** start of ENTRIES **

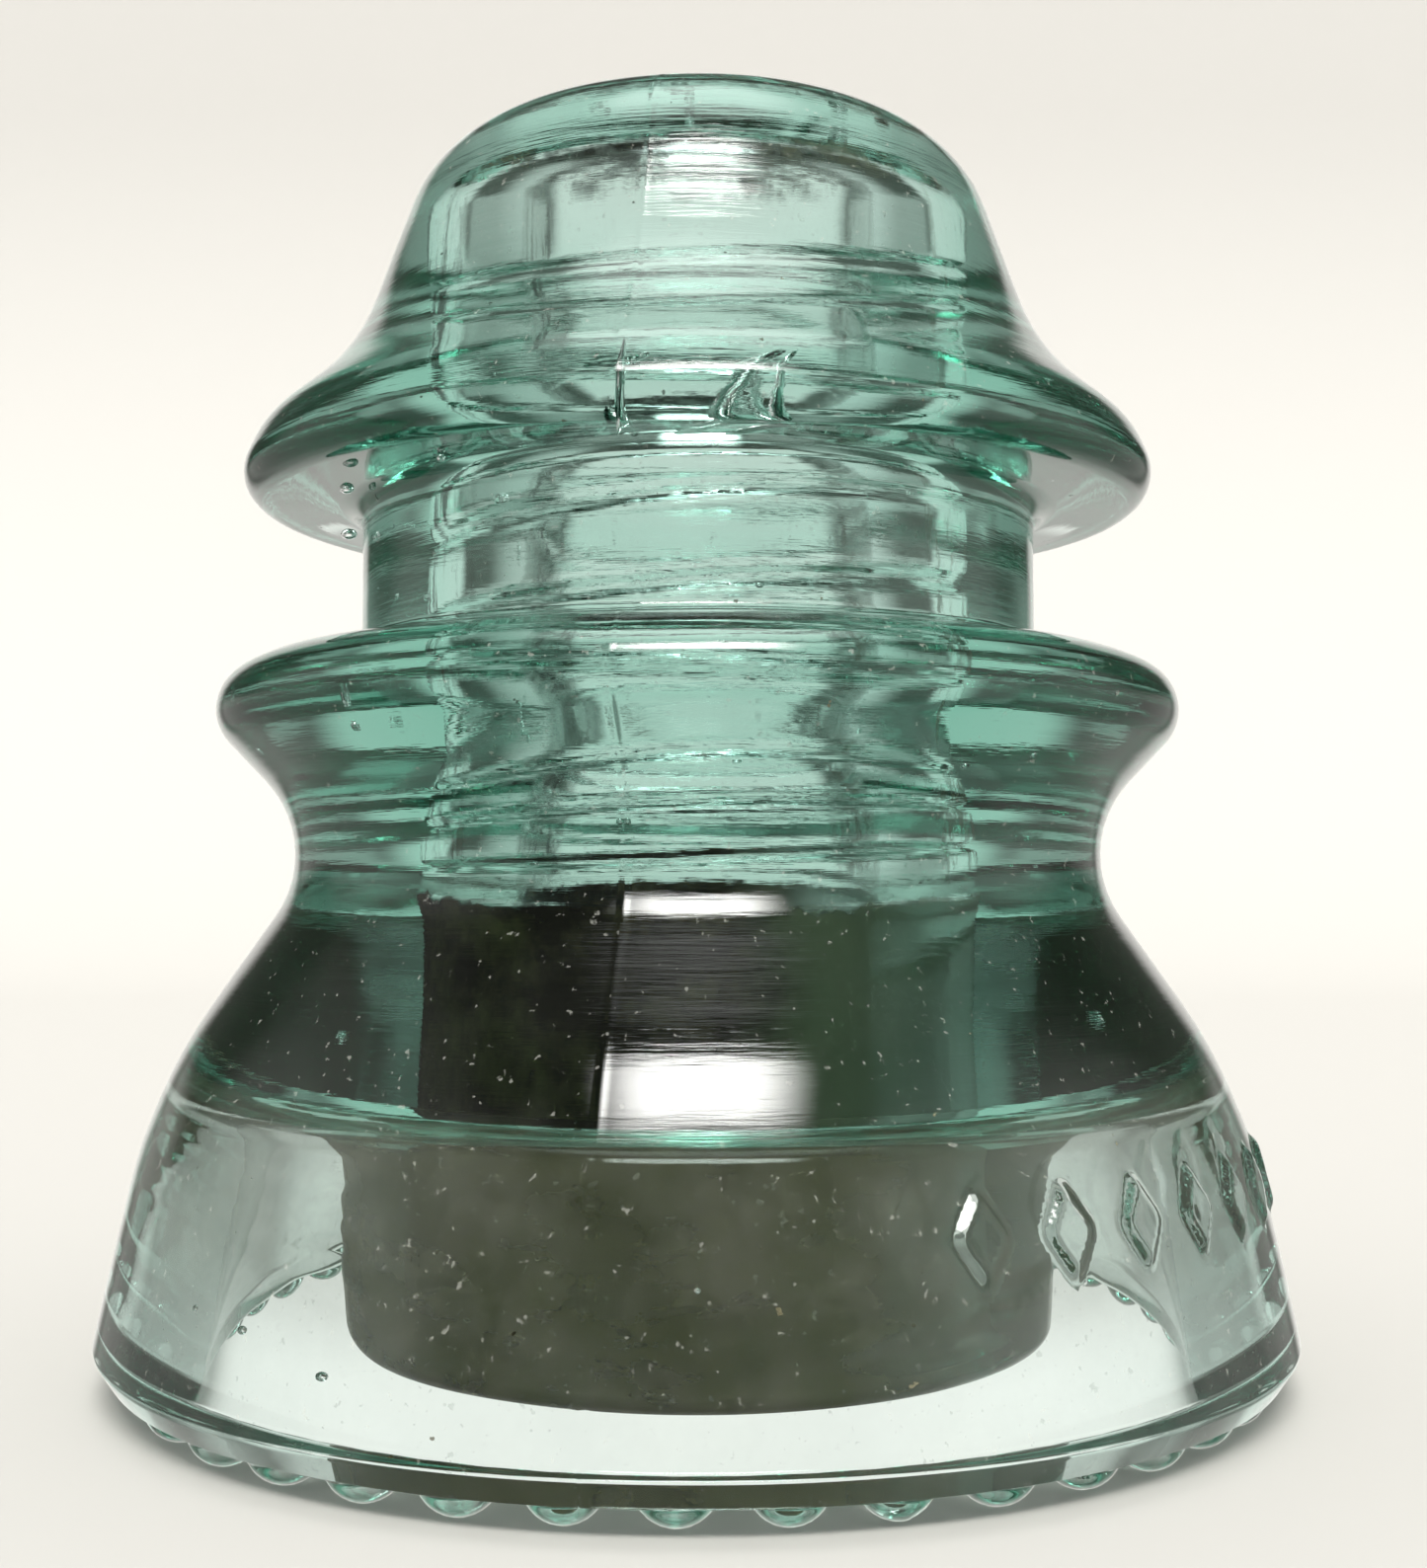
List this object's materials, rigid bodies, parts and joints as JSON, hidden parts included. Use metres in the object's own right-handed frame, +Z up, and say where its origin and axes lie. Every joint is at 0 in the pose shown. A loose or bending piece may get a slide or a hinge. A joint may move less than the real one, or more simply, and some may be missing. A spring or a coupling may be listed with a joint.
{
  "type": "pin insulator",
  "caption": "Pressed glass pin insulator with a domed crown, a wire groove between a flange and a ridge, a flared skirt on drip points, an inner petticoat, and a threaded pinhole.",
  "frame": {"origin": "on the axis, in the plane of the drip tips that the insulator stands on", "axes": "+Z up the axis towards the crown; -Y is the front, close to the mould seam; the raised lozenges start 23 degrees from it, towards +X"},
  "size_m": [0.0858, 0.0858, 0.0938],
  "materials": {
    "aqua_glass": "fire-polished, slightly dusty"
  },
  "bodies": {
    "root": {"glass_body": "aqua_glass"}
  },
  "joints": []
}
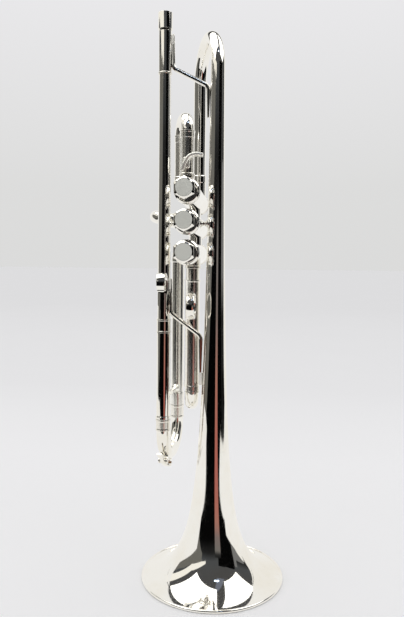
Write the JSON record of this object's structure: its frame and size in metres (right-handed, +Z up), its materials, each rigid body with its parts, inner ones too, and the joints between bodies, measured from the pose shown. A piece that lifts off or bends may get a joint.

** end of ENTRIES **

■ TASK TO COMPLETE: Make an exact copy of all the data.

■ WRITTEN SOLUTION:
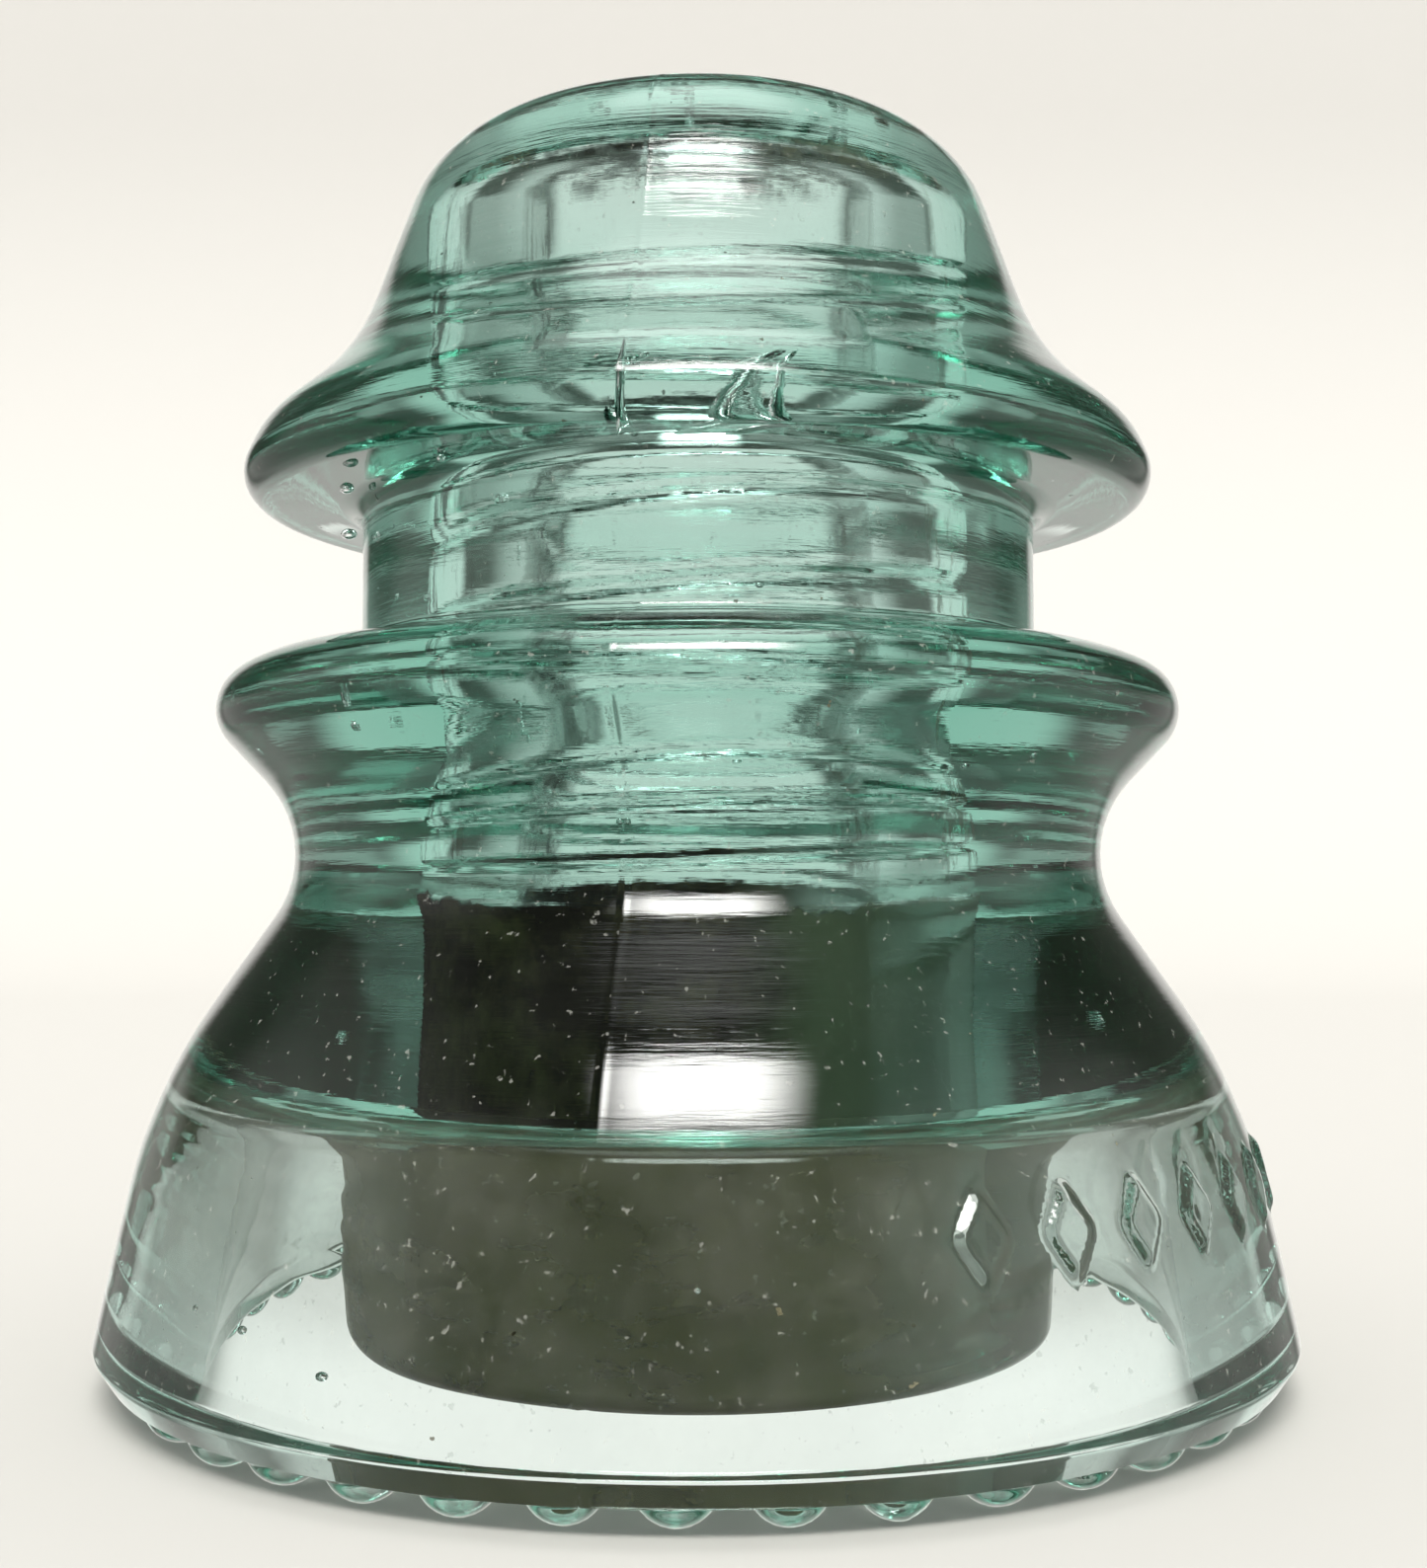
List this object's materials, rigid bodies, parts and joints as JSON, hidden parts included. Use metres in the object's own right-handed frame, +Z up, and say where its origin and axes lie. Every joint is at 0 in the pose shown. A loose or bending piece may get a slide or a hinge. A joint may move less than the real one, or more simply, and some may be missing. A spring or a coupling may be listed with a joint.
{
  "type": "pin insulator",
  "caption": "Pressed glass pin insulator with a domed crown, a wire groove between a flange and a ridge, a flared skirt on drip points, an inner petticoat, and a threaded pinhole.",
  "frame": {"origin": "on the axis, in the plane of the drip tips that the insulator stands on", "axes": "+Z up the axis towards the crown; -Y is the front, close to the mould seam; the raised lozenges start 23 degrees from it, towards +X"},
  "size_m": [0.0858, 0.0858, 0.0938],
  "materials": {
    "aqua_glass": "fire-polished, slightly dusty"
  },
  "bodies": {
    "root": {"glass_body": "aqua_glass"}
  },
  "joints": []
}
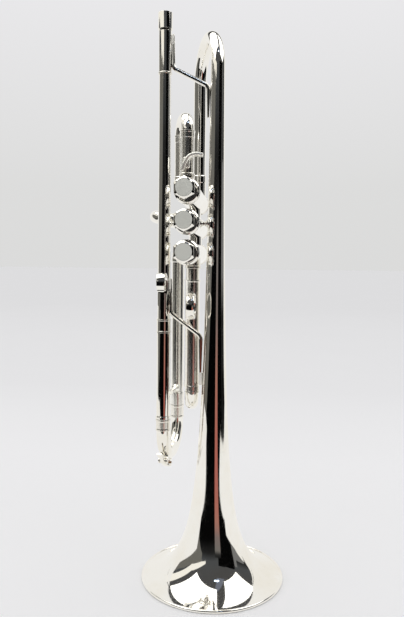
Write the JSON record of this object's structure: its frame and size in metres (right-handed, +Z up), its materials, each rigid body with its parts, inner ones too, and the joints between bodies, measured from the pose shown. A piece that lifts off or bends may get a joint.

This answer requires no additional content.